A Editora Rede UNIDA e o Laboratório de Políticas Públicas, Ações Coletivas e Saúde, da Universidade Federal do Rio Grande do Sul (LAPPACS/UFRGS), tornam pública a chamada de textos para o livro “Literatura e saúde pública: a narrativa entre a intimidade, o cuidado e a política”, que será publicado na Série Arte Popular, Cultura e Poesia. O livro será composto por textos ficcionais, contos literários e outras formas de escrita criativa sobre a temática das “Políticas Públicas de Saúde”, ou seja, narrativas ficcionais que dialoguem com o mundo das políticas públicas de saúde. O livro será organizado pelos professores Dr. João Guilherme Dayrell e Dr. Frederico Viana Machado.
Esta chamada se destina, portanto, a todas as pessoas interessadas na escrita criativa e em se expressar artisticamente através de contos que dialoguem com o mundo das políticas públicas de saúde. Por isso, convidamos autores e demais interessados a submeterem textos ficcionais que construam suas tramas tomando como cenário tais políticas.
Ciência e literatura: encontros criativos
Como pode a literatura e a política servirem de inspiração mútua nos dias de hoje? O que o tensionamento entre ficção e realidade pode nos fazer apreender sobre as políticas públicas de saúde? A obra Sonhos Tropicais, de Moacyr Scliar, é uma referência para este projeto, ao construir um romance ambientado nas políticas públicas de saúde do início do século passado, tratando com sensibilidade os elementos do sanitarismo campanhista e articulando desde as tramas políticas arquitetadas pelas elites econômicas até a vida cotidiana da população mais pobre.

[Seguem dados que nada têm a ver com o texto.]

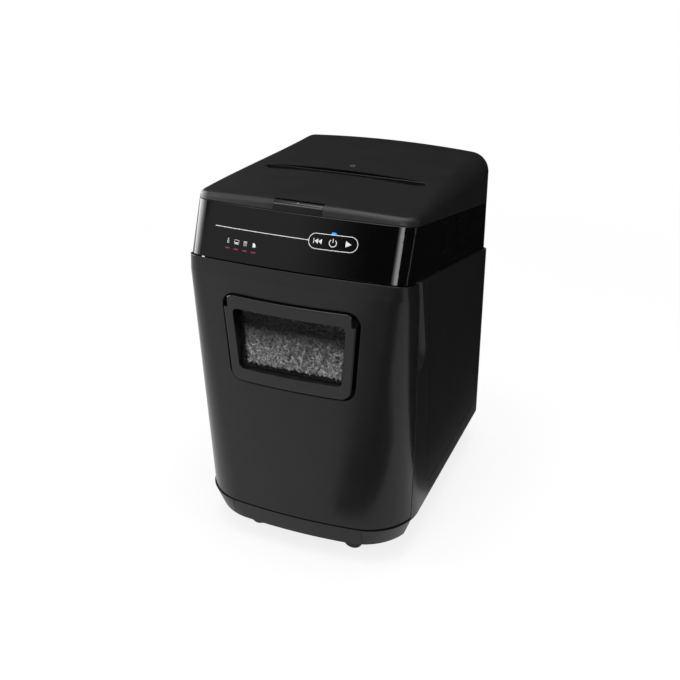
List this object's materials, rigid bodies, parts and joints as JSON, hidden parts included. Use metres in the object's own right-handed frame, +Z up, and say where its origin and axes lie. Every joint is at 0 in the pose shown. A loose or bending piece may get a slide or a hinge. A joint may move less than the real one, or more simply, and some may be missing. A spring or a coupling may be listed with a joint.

Porém, lembramos que o aparentemente inusitado elo entre Literatura e Saúde nos remonta ao século XIX, quando o escritor francês Émile Zola se inspirava em um tratado de Medicina para construir o importante manifesto do Realismo-Naturalismo. A ideia era pedir que a literatura tirasse uma fotografia da corrupção da natureza e do corpo biológico do homem com suas patologias que levam aos maus hábitos para, então, gerar um corpo social saudável: da mesma forma como fazia a ciência médica. Literatura e Medicina, no caso, complementando-se para normatizar o comportamento social e o uso dos corpos.
Ao contrário, sobretudo a partir do século XX, a arte passa a se confrontar com a norma e apresentar, por meio de formas variadas, condutas alternativas; assim como as ciências da saúde, especialmente após a experiência dos campos de concentração durante a Segunda Guerra Mundial, consideram a importância da informação para prover segurança na prática dos diferentes modos de usufruto do corpo.
Assim, convocamos a criatividade de todas e todos que gostariam de refletir sobre a realidade das políticas públicas no Brasil, com narrativas que tensionem a realidade e a ficção. Estas narrativas podem envolver variados períodos históricos, variadas políticas públicas, categorias sociais diversas, diferentes enfermidades, peregrinações nos sistemas de saúde, burocracias que desafiam a vida, corpos doentes ou adoecidos, vulneráveis ou vulnerabilizados, enfrentando kafkianos funis burocráticos do Estado, ou criando formas alternativas de vida, desbravando a selvageria do capitalismo, desvelando nuances do sistema sensíveis às fragilidades do corpo e da alma.
O biográfico e o histórico poderão, então, ser conjugados com a invenção, assim como os fatos inverossímeis, fantásticos, insólitos ou mitológicos podem servir para matizar o contato do corpo com a norma, o Estado e as políticas públicas da saúde. E com isto mostrar antigos problemas como, por exemplo, o higienismo, ao qual Machado de Assis já ironizava com a personagem coxa Eugênia, em Memórias Póstumas de Brás Cubas; apontar futuras soluções, além de outros lugares ainda desconhecidos, que somente a escrita e a imaginação, ao acabar com o elo desgastado ao qual as palavras submete as coisas no uso cotidiano, podem dar lugar.